Dans l’après-midi, MM. Macron et Kern ont aussi rencontré les Premiers ministres tchèque et slovaque, Bohuslav Sobotka et Robert Fico. Le chef de l’Etat français se rendra jeudi et vendredi en Roumanie et en Bulgarie.

Fort du soutien de l’Allemagne, il espère convaincre suffisamment de pays, notamment dans l’Est, pour obtenir la majorité sur la réforme au cours d’une réunion européenne en octobre.

Datant de 1996, la directive permet à une entreprise de l’UE d’envoyer à titre provisoire dans d’autres pays de l’Union ses salariés en continuant à payer les cotisations sociales dans le pays d’origine.

Destiné à faciliter des échanges entre Etats au niveau de vie comparable, le système a donné lieu à tous les abus et s’est transformé en outil de dumping social depuis que l’UE s’est étendue, à partir de 2004, à des pays d’Europe de l’est aux charges salariales bien plus basses, selon les partisans de la réforme.

La France veut limiter la durée de ces détachements à douze mois sur une période de deux ans, quand la Commission proposait en mai une limitation à deux ans. Elle veut aussi lutter contre les fraudes, comme les sociétés "boîte aux lettres" faussement domiciliées dans les pays de l’Est, en renforçant les contrôles.

Fin mai, à peine élu, Emmanuel Macron avait fait bloquer un vote à Bruxelles sur une réforme qu’il jugeait trop molle.

La France est pleinement soutenue par l’Autriche, qui avait plaidé pour une limitation à six mois et juge la réforme "urgente".

"Alors que nous avons créé des emplois", le chômage n’a pas reculé en proportion, "à cause des travailleurs étrangers", a fait valoir la chancellerie autrichienne.
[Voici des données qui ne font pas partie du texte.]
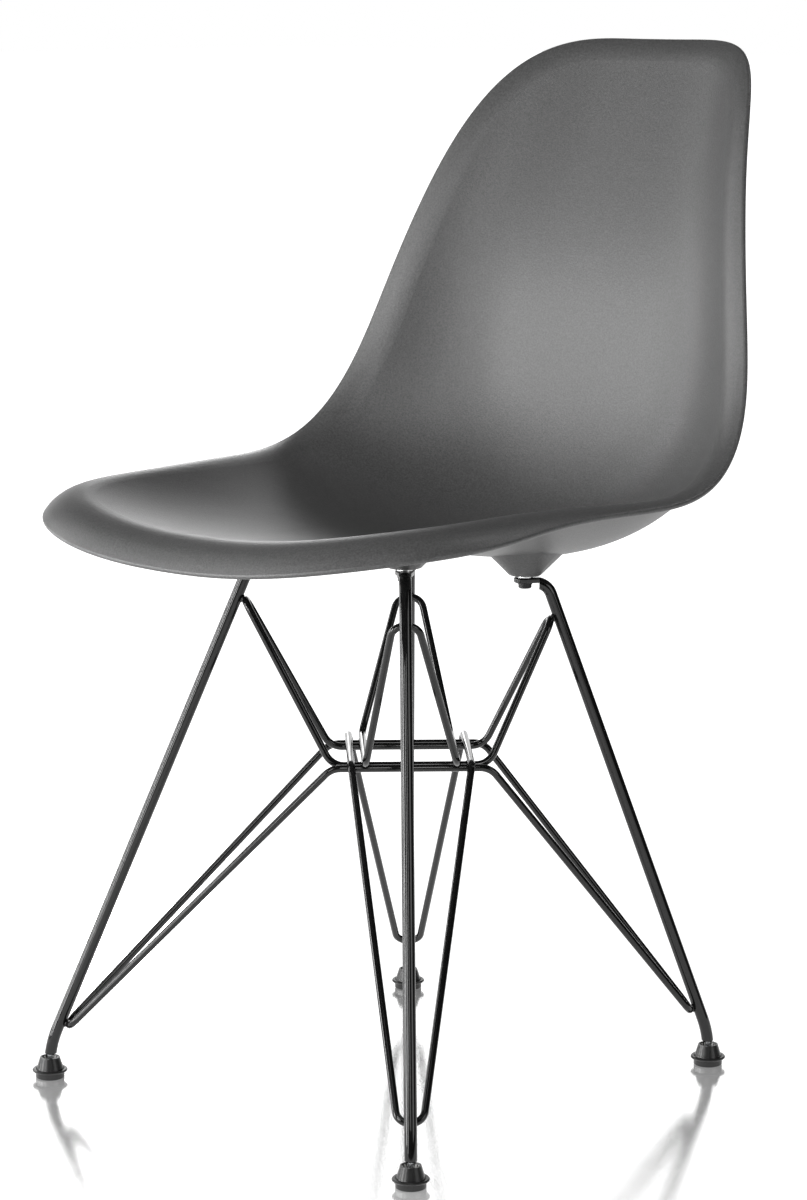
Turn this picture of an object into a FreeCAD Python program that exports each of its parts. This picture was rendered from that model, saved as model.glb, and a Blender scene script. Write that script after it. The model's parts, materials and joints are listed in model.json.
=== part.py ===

Les sociaux-démocrates de M. Kern sont au coude-à-coude dans les sondages avec l’extrême droite avant les législatives du 15 octobre.

La France espère maintenant obtenir le soutien de la République tchèque, de la Slovaquie, de la Roumanie et de la Bulgarie.

La Pologne et la Hongrie, grosses pourvoyeuses de travailleurs détachés, restent quant à elles farouchement hostiles à toute réforme. Mais celle-ci pourrait passer malgré ces pays, puisqu’elle ne requiert qu’une majorité qualifiée et non pas l’unanimité.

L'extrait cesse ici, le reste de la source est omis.